The Bank of England governor revealed the analysis in a wide-ranging interview with the BBC’s Today programme. He also called on banks to fix their balance sheets and floated the possibility of a female governor.
He said the central bank had compared models of market interest rates with maintaining the interest rate at the same level over three years and found the difference to be “considerable.”
However, he stressed policy would be guided by what happened on the ground rather than forecasts: “We are providing certainty on that because we are pointing to the employment rate as a condition – these are real jobs, real people and we can track that.”
Carney, who took over from Mervyn King in July, said he wanted to learn from the mistakes of Japan, where policy makers did not fix the banks quickly enough and pulled back economic stimulus measures too soon.

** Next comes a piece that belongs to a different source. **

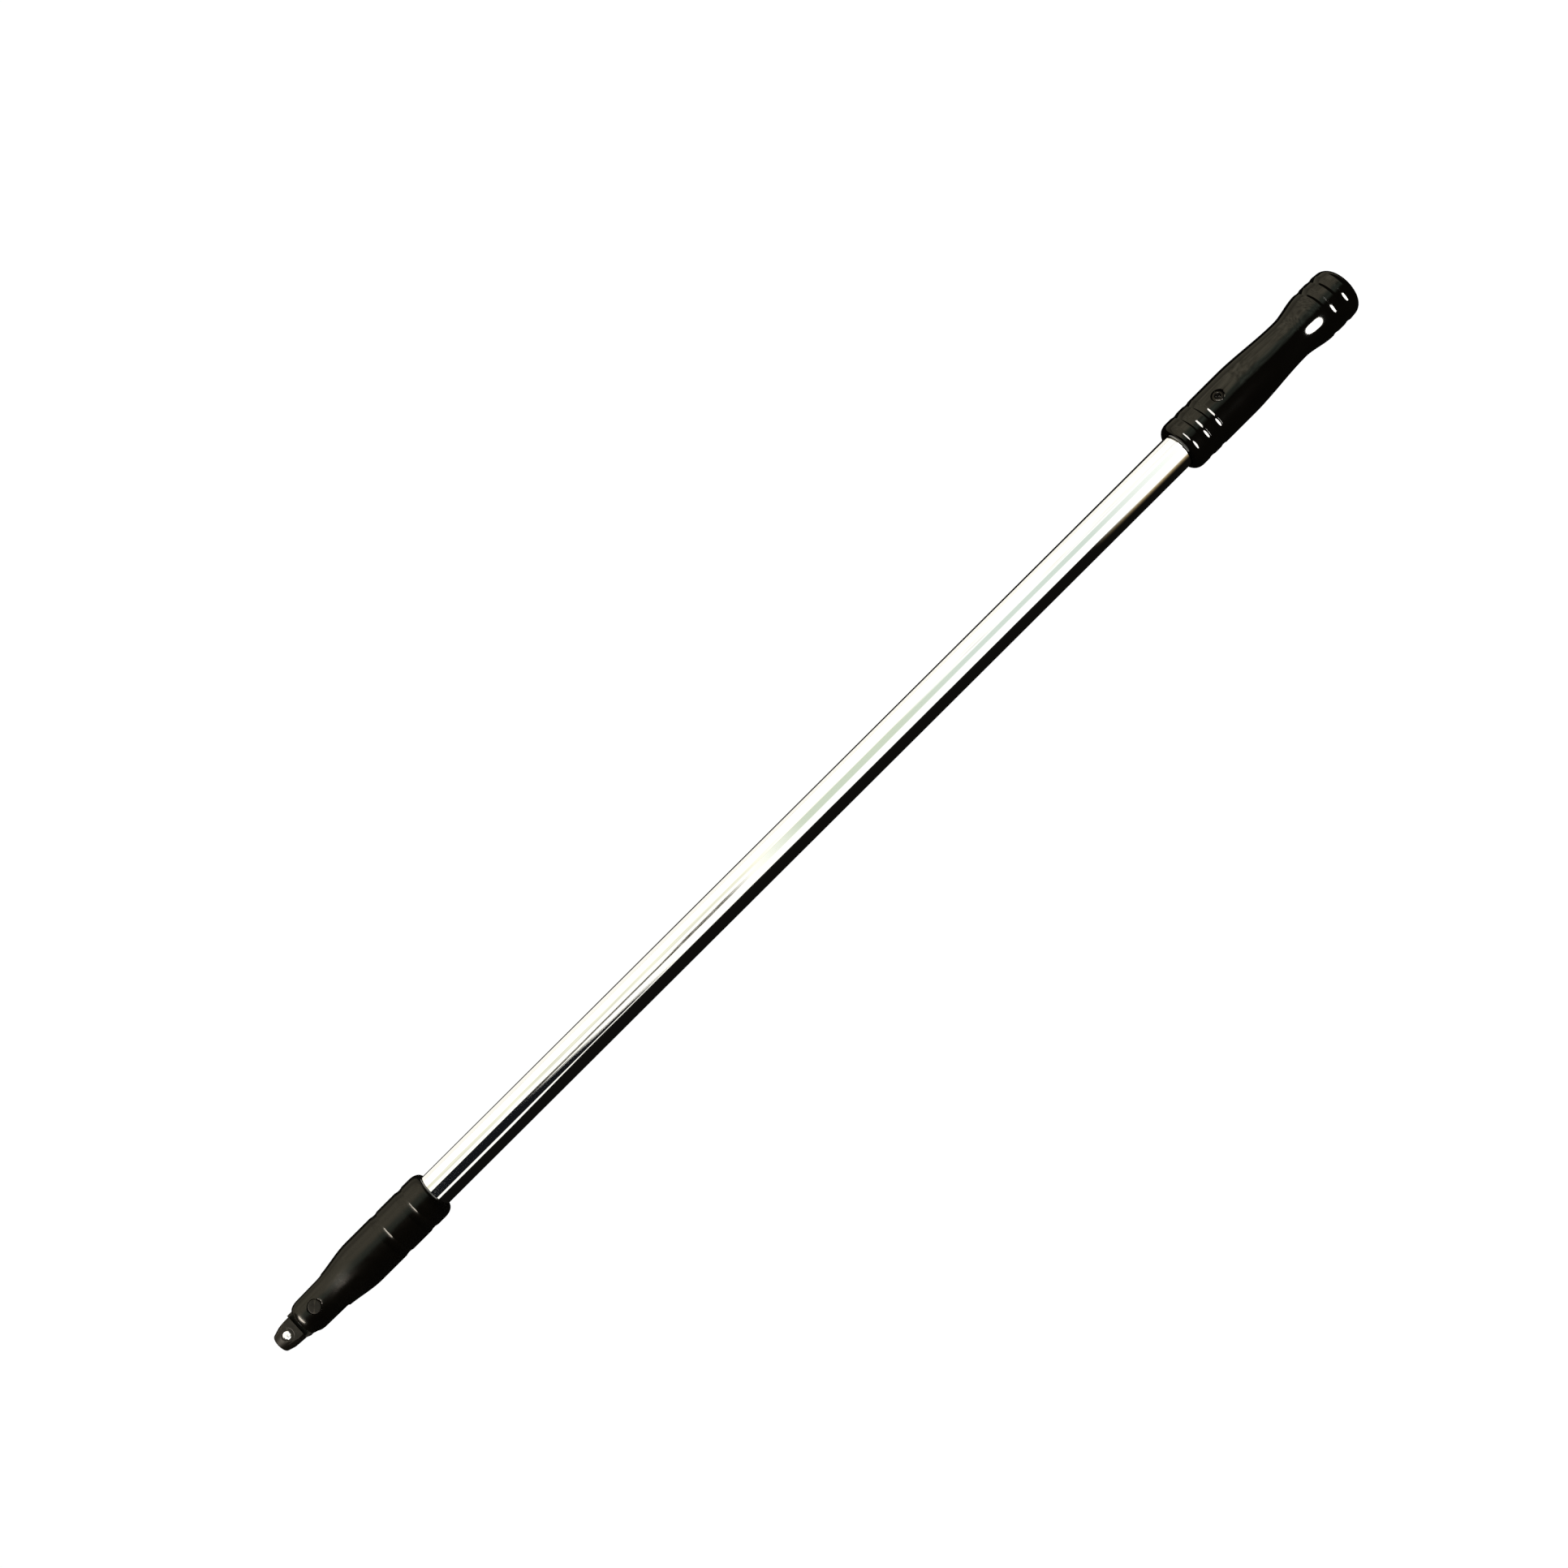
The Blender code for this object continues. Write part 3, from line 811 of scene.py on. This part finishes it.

He said repairing the balance sheets of British banks would be a priority: “One of the first things I did with Paul Tucker and Andrew Bailey was to ensure our largest building society and one of our largest banks had credible plans to further boost their capital so they made minimum international standards. The plans are now in place. That is absolutely necessary.”
In June, the Prudential Regulation Authority called on Nationwide and Barclays to provide plans for fixing capital holes before the end of July.
Carney, who has spoken in support of the campaign to have women on bank notes, also admitted being personally struck by the all-male make-up of the Monetary Policy Committee. He called for female economists to be supported through the ranks of the central bank: “That adds to the diversity in macroeconomic thinking, it adds to qualified candidates for the MPC, including qualified candidates to be a future governor.”